At the time, the SEC refused to take any enforcement action against Pequot, and it closed the case in 2006. It reopened the case after new information came to light. The hedge fund, which has now closed, denied any wrongdoing.

===Madoff fraud===
Leaders of the U.S. Securities and Exchange Commission (SEC) testified on February 4, 2009 before the United States House Committee on Financial Services subcommittee including Linda Thomsen SEC enforcement director, acting General Counsel Andy Vollmer, Andrew Donohue, Erik Sirri, and Lori Richards and Stephen Luparello of the Financial Industry Regulatory Authority (FINRA).

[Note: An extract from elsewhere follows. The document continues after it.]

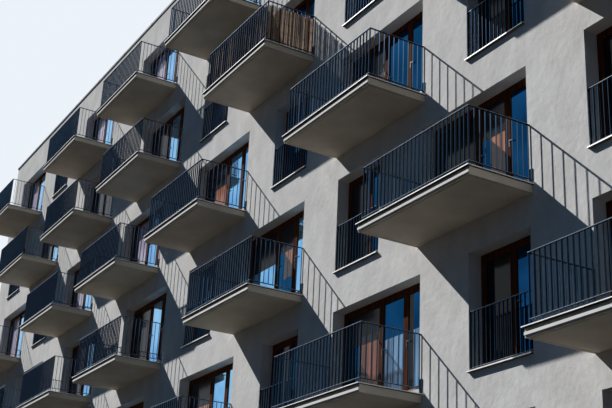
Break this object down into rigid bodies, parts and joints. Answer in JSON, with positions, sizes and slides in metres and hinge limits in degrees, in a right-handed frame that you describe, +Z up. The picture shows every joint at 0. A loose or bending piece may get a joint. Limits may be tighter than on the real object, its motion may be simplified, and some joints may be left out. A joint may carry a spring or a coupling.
{
  "type": "apartment block",
  "caption": "Long flat-roofed residential block with projecting balconies in shifted rows, vertical-bar railings, deep-set balcony doors and tall guarded windows.",
  "frame": {"origin": "centre of the plan's bounding box, at ground level", "axes": "+X along the front, to the right for a viewer facing it; +Y from the balcony front towards the back; +Z up"},
  "size_m": [39.71, 14.24, 21.93],
  "materials": {
    "render": "light warm-grey mineral render, fine vertical drag marks, matte",
    "plinth": "darker grey plinth render, matte",
    "concrete": "smooth painted concrete, warm grey, matte",
    "inner_concrete": "plain cast concrete, matte",
    "roofing": "grey mineral roofing felt, matte",
    "coping": "anthracite coated sheet, satin",
    "railing": "anthracite powder coat, satin",
    "bright_sheet": "bright folded sheet, satin",
    "deck": "grey coated deck with bright folded sheet edge",
    "window_unit": "dark reflecting glass in red-brown stained timber frames",
    "screen_slats": "brown split-reed slats, dry"
  },
  "bodies": {
    "root": {"back_coping": "coping", "back_glazing": "window_unit", "back_parapet": "render", "back_piers": "render", "back_plinth": "plinth", "back_sills": "bright_sheet", "back_spandrels": "render", "back_window_guards": "railing", "balcony_decks": "deck", "balcony_screen": "screen_slats", "balcony_slabs_storey_1": "concrete", "balcony_slabs_storey_2": "concrete", "balcony_slabs_storey_3": "concrete", "balcony_slabs_storey_4": "concrete", "balcony_slabs_storey_5": "concrete", "balcony_slabs_storey_6": "concrete", "door_thresholds": "bright_sheet", "end_copings": "coping", "front_coping": "coping", "front_glazing": "window_unit", "front_parapet": "render", "front_piers": "render", "front_plinth": "plinth", "front_sills": "bright_sheet", "front_spandrels": "render", "front_window_guards": "railing", "ground_floor": "inner_concrete", "left_end_wall": "render", "railing_fronts_storey_1": "railing", "railing_fronts_storey_2": "railing", "railing_fronts_storey_3": "railing", "railing_fronts_storey_4": "railing", "railing_fronts_storey_5": "railing", "railing_fronts_storey_6": "railing", "railing_sides_storey_1": "railing", "railing_sides_storey_2": "railing", "railing_sides_storey_3": "railing", "railing_sides_storey_4": "railing", "railing_sides_storey_5": "railing", "railing_sides_storey_6": "railing", "right_end_wall": "render", "roof_slab": "roofing", "upper_floors": "inner_concrete"}
  },
  "joints": []
}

The subject of the hearings was the question as to why the SEC had failed to act when Harry Markopolos, a private fraud investigator from Boston, alerted the SEC detailing his persistent and unsuccessful efforts to get the SEC to investigate Bernard L. Madoff, beginning in 1999. Vollmer claimed executive privilege in declining to answer some questions. Subcommittee chairman Paul Kanjorski asked Mr. Vollmer if he had obtained executive privilege from the U.S. attorney general. "No ... this is the position of the agency," said Vollmer. "Did the SEC instruct him not to respond to questions?" Mr. Kanjorski asked. Vollmer replied that it was the position of the Commission and that "the answer is no."

Thomsen and her colleagues testifying were accused by Representative Paul E. Kanjorski of "refusing to cooperate with a branch of government that could wipe their entire agency off the regulatory map, if necessary." Representative Gary L. Ackerman, went further saying: "We thought the enemy was Mr. Madoff. I think it is you."

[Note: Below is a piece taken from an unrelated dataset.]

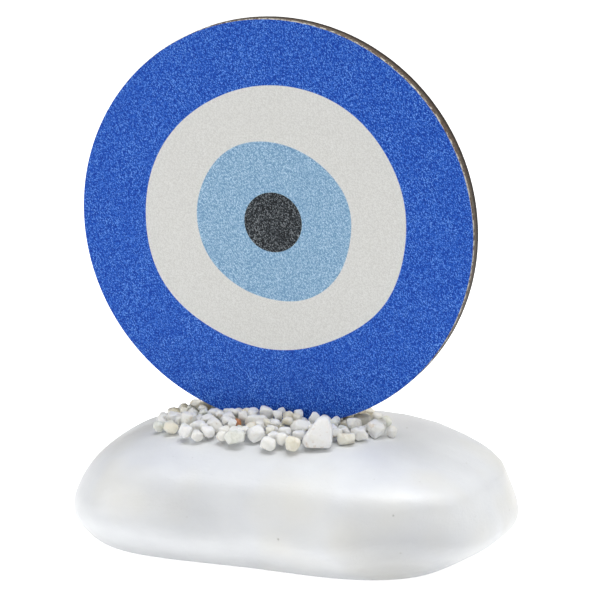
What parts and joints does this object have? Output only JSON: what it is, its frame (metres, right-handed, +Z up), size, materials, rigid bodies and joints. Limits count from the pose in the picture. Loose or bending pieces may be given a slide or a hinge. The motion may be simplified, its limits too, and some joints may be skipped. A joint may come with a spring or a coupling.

===Resignation from SEC===
On February 9, 2009, five days after her appearance before the House subcommittee, and "after being blasted by critics for 'turning a blind eye' to tips that could have caught [Madoff] earlier," the SEC announced that Thomsen would resign from her position with no replacement identified and return to the private sector. The SEC announced Vollmer "plans to leave the Commission and return to the private sector," 9 days after Thomsen resigned. On July 9 The Washington Post announced that Richards would resign to "take on new challenges."

On April 13, 2009, the law firm, Davis Polk & Wardwell announced that Thomsen was returning to the firm as a partner in the Washington, D.C. office along with former Assistant to President Bush and White House Staff Secretary, Raul F. Yanes. The pair were recruited to work on white collar defense and government investigations and enforcement and increase the firm's financial regulatory practice.

===Second instance of insider information===
On November 30, 2009, Kotz released a semiannual report to Congress which discussed an investigation into a Senior Officer of the SEC who provided inside information to a former official, but did not name the officer.
The New York Times identified the Senior Officer as Thomsen in an article on December 1, 2009, and that the former official was her former boss, Stephen Cutler of JPMorgan Chase, amid the bank's negotiations to buy Bear Stearns in March 2008. The inspector general said that while "Ms. Thomsen's communication with Mr. Cutler did not violate the SEC's policy on external communications, she should have taken other steps 'to avoid an appearance of impropriety stemming from the relationship.'"

=== Davis Polk ===
As of 2016, Linda Chatman Thomsen has been a senior counsel at law firm Davis Polk and represents defendants in SEC enforcement investigations and inquiries as well as other federal enforcement matters.

==Private life==

Thomsen is married to Steuart Hill Thomsen, a partner in the law firm Sutherland Asbill & Brennan LLP.